• What is asked:
Output each line of the material exactly as it stands.

• Data lines:
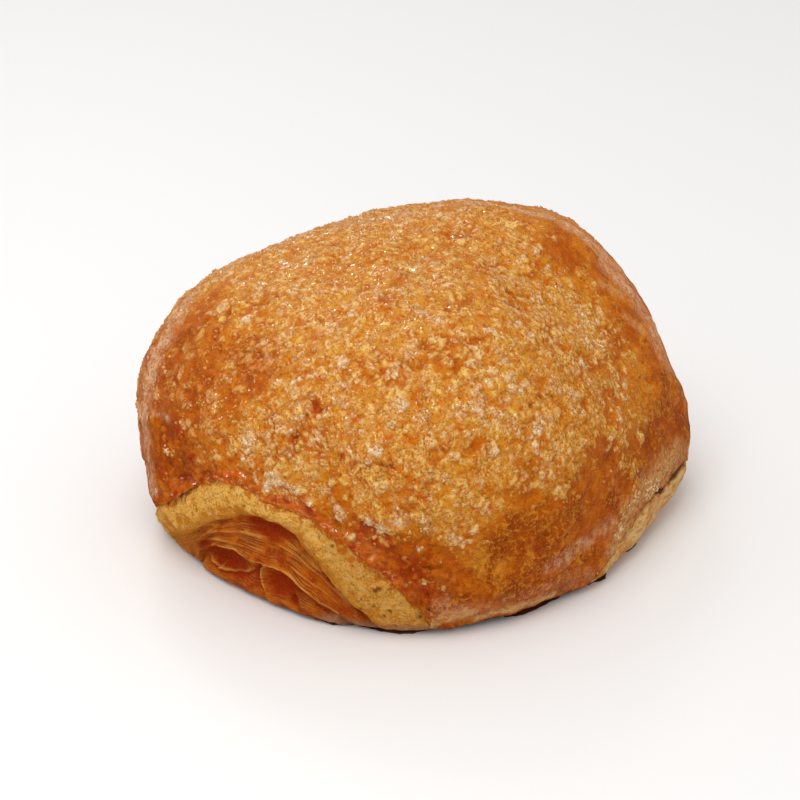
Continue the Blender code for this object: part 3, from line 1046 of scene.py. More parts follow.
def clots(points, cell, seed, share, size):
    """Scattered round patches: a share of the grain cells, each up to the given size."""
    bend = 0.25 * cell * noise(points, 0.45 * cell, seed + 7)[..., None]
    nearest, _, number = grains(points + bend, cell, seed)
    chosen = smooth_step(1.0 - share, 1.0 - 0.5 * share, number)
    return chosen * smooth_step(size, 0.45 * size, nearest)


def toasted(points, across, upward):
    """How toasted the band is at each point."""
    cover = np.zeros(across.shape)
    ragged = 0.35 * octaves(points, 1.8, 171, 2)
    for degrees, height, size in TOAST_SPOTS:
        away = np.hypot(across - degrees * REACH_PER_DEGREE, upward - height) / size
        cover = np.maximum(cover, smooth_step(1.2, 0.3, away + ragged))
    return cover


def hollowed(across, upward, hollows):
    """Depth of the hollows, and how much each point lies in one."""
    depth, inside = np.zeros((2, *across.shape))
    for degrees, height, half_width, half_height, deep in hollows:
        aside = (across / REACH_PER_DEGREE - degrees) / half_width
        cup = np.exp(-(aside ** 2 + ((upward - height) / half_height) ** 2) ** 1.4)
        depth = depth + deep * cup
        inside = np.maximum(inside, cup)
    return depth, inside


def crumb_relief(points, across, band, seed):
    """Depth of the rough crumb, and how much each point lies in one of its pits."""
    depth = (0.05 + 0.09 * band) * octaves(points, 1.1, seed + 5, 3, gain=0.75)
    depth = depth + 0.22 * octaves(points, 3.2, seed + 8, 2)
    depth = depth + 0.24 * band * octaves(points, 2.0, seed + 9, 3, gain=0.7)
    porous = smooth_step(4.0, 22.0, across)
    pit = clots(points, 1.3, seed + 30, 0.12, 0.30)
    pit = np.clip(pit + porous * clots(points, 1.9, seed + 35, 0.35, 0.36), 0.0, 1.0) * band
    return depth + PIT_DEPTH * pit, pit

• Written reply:
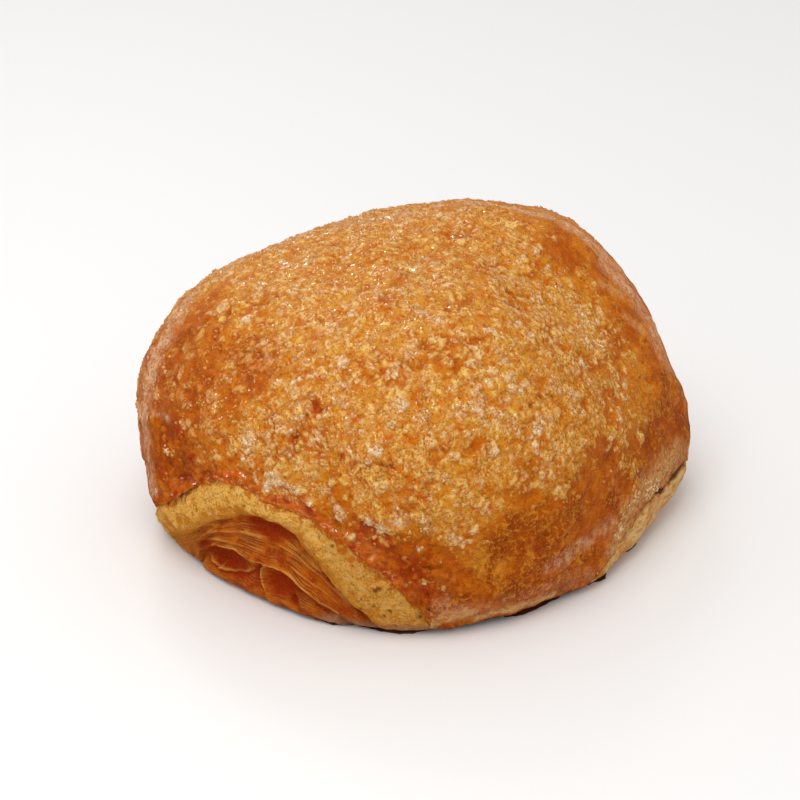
Continue the Blender code for this object: part 3, from line 1046 of scene.py. More parts follow.
def clots(points, cell, seed, share, size):
    """Scattered round patches: a share of the grain cells, each up to the given size."""
    bend = 0.25 * cell * noise(points, 0.45 * cell, seed + 7)[..., None]
    nearest, _, number = grains(points + bend, cell, seed)
    chosen = smooth_step(1.0 - share, 1.0 - 0.5 * share, number)
    return chosen * smooth_step(size, 0.45 * size, nearest)


def toasted(points, across, upward):
    """How toasted the band is at each point."""
    cover = np.zeros(across.shape)
    ragged = 0.35 * octaves(points, 1.8, 171, 2)
    for degrees, height, size in TOAST_SPOTS:
        away = np.hypot(across - degrees * REACH_PER_DEGREE, upward - height) / size
        cover = np.maximum(cover, smooth_step(1.2, 0.3, away + ragged))
    return cover


def hollowed(across, upward, hollows):
    """Depth of the hollows, and how much each point lies in one."""
    depth, inside = np.zeros((2, *across.shape))
    for degrees, height, half_width, half_height, deep in hollows:
        aside = (across / REACH_PER_DEGREE - degrees) / half_width
        cup = np.exp(-(aside ** 2 + ((upward - height) / half_height) ** 2) ** 1.4)
        depth = depth + deep * cup
        inside = np.maximum(inside, cup)
    return depth, inside


def crumb_relief(points, across, band, seed):
    """Depth of the rough crumb, and how much each point lies in one of its pits."""
    depth = (0.05 + 0.09 * band) * octaves(points, 1.1, seed + 5, 3, gain=0.75)
    depth = depth + 0.22 * octaves(points, 3.2, seed + 8, 2)
    depth = depth + 0.24 * band * octaves(points, 2.0, seed + 9, 3, gain=0.7)
    porous = smooth_step(4.0, 22.0, across)
    pit = clots(points, 1.3, seed + 30, 0.12, 0.30)
    pit = np.clip(pit + porous * clots(points, 1.9, seed + 35, 0.35, 0.36), 0.0, 1.0) * band
    return depth + PIT_DEPTH * pit, pit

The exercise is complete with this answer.